# Billing a well visit with ADHD follow visit



## buerklej (Sep 24, 2015)

The office is divided on if with the new ICD 10 well visit codes if we can bill a pediatric well child exam and an ADHD follow up on the same visit.  If the patient is scheduled to come to the office for a well child exam and an ADHD medication follow up at the same time is this considered part of the well exam or is it billable as a separate E&M service


----------



## pamsbill (Sep 27, 2015)

My opinion is you should be able to, if it is supported by the documentation. These well-plus-problem oriented visits have always been tricky from a documentation standpoint. IMO, the routine examination should be thoroughly documented and then the problem-oriented visit should be separately documented and it needs to include the appropriate level HPI, exam and MDM and should be able to stand on its own from an auditing perspective.

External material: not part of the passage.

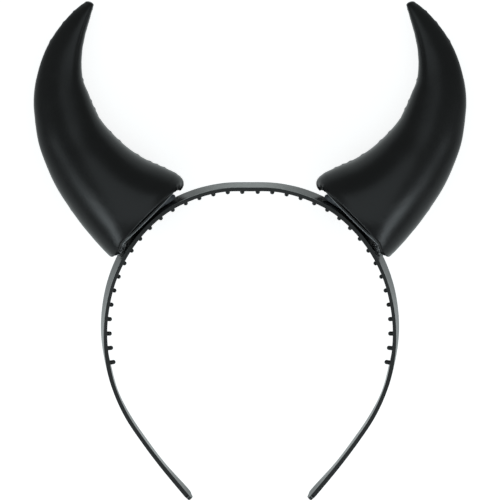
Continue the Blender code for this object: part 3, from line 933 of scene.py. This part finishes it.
def make_floor():
    """A pale floor that glows like a light table. In the gloss the glow falls off with the cosine of the
    angle at which a ray meets it, which is one minus what Layer Weight calls facing."""
    mesh = bpy.data.meshes.new("floor")
    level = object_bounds()[0][2]
    corners = [(-FLOOR_HALF, -FLOOR_HALF, level), (FLOOR_HALF, -FLOOR_HALF, level),
               (FLOOR_HALF, FLOOR_HALF, level), (-FLOOR_HALF, FLOOR_HALF, level)]
    mesh.from_pydata(corners, [], [(0, 1, 2, 3)])
    floor = bpy.data.objects.new("floor", mesh)
    bpy.context.scene.collection.objects.link(floor)
    material = bpy.data.materials.new("pale_floor")
    material.use_nodes = True
    tree = material.node_tree
    shader = tree.nodes["Principled BSDF"]
    shader.inputs["Base Color"].default_value = (FLOOR_GREY, FLOOR_GREY, FLOOR_GREY, 1.0)
    shader.inputs["Roughness"].default_value = FLOOR_ROUGHNESS
    shader.inputs["Specular IOR Level"].default_value = FLOOR_GLOSS
    facing = node(tree, "ShaderNodeLayerWeight", {"Blend": 0.5})
    seen = node(tree, "ShaderNodeLightPath").outputs["Is Camera Ray"]
    colour = mix_colours(tree, seen, (*MIRRORED_COLOUR, 1.0), WHITE)
    tree.links.new(colour, shader.inputs["Emission Color"])
    mirrored = node(tree, "ShaderNodeMapRange",
                    {"Value": facing.outputs["Facing"], "To Min": MIRRORED_GLOW, "To Max": 0.0})
    glow = node(tree, "ShaderNodeMapRange",
                {"Value": seen, "To Min": mirrored.outputs["Result"], "To Max": SEEN_GLOW})
    tree.links.new(glow.outputs["Result"], shader.inputs["Emission Strength"])
    mesh.materials.append(material)
    print("floor at, mm:", round(level / MM, 2))


make_floor()

# %% The lamps
LAMP_COLOUR = (0.86, 0.96, 1.0)
LAMP_TARGET = np.array([0.0, 40.0, 0.0])
LAMP_COLUMNS = ("azimuth", "off_axis", "turn", "distance", "size", "brightness")
LAMPS = {
    "lamp_right": (-44, 64, 117, 1.2, (0.30, 1.1), 2.7),
    "lamp_left": (224, 64, -117, 1.2, (0.30, 1.1), 2.7),
    "lamp_low_right": (-14, 66, 90, 1.2, (0.26, 0.70), 0.9),
    "lamp_low_left": (194, 66, -90, 1.2, (0.26, 0.70), 0.9),
    "lamp_over": (90, 0, 0, 1.8, (2.6, 2.0), 0.48),
}


def soft_lamp(name, azimuth, off_axis, turn, distance, size, brightness):
    """A rectangular lamp that looks at the object from off_axis degrees off the camera's direction, turned
    round it by azimuth: 0 is the picture's right, 90 its top. Its second side runs along the circle round
    the camera's direction where turn is 90, and towards that direction where turn is 0. A lamp's power is
    its brightness times its area times pi."""
    a, t, r = radians(azimuth), radians(off_axis), radians(turn)
    away = np.array([sin(t) * cos(a), sin(t) * sin(a), cos(t)])
    round_axis = np.array([-sin(a), cos(a), 0.0])
    to_axis = np.cross(away, round_axis)
    second = to_axis * cos(r) - round_axis * sin(r)
    axes = PLANE_TURN @ np.stack([np.cross(second, away), second, away], axis=-1)
    light = bpy.data.lights.new(name, "AREA")
    light.shape = "RECTANGLE"
    light.size, light.size_y = size
    light.energy = brightness * size[0] * size[1] * pi
    light.color = LAMP_COLOUR
    lamp = bpy.data.objects.new(name, light)
    bpy.context.scene.collection.objects.link(lamp)
    place = to_floor(LAMP_TARGET) + axes[:, 2] * distance
    lamp.matrix_world = Matrix.Translation(Vector(place)) @ Matrix(axes.tolist()).to_4x4()
    lamp.visible_camera = False


for name, placing in LAMPS.items():
    soft_lamp(name, **dict(zip(LAMP_COLUMNS, placing)))
print("lamps:", ", ".join(LAMPS))

# %% The surround
def make_surround(seen, mirrored):
    """A world that is white where the camera sees it and dim where the gloss mirrors it."""
    world = bpy.data.worlds.new("surround")
    bpy.context.scene.world = world
    world.use_nodes = True
    tree = world.node_tree
    by_camera = node(tree, "ShaderNodeLightPath").outputs["Is Camera Ray"]
    strength = node(tree, "ShaderNodeMapRange", {"Value": by_camera, "To Min": mirrored, "To Max": seen})
    background = tree.nodes["Background"]
    colour = mix_colours(tree, by_camera, (*MIRRORED_COLOUR, 1.0), WHITE)
    tree.links.new(colour, background.inputs["Color"])
    tree.links.new(strength.outputs["Result"], background.inputs["Strength"])
    print("surround: seen", seen, "mirrored", mirrored)


make_surround(seen=1.0, mirrored=0.18)
bpy.context.scene.view_settings.view_transform = "Standard"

In my experience, you will probably have to appeal it because they will deny it the first time around, but if it is documented properly, you can get it paid.


----------



## mitchellde (Sep 27, 2015)

The ICD-10 CM codes for preventive state General exam WITHOUT complaint, reported or suspected diagnosis.  You cannot report a separate visit when the primary reason for the encounter is preventive.  You can only report the well visit without abnormal findings or with abnormal findings.


----------



## buerklej (Sep 29, 2015)

Thank you for all your help, it is appreciated.


----------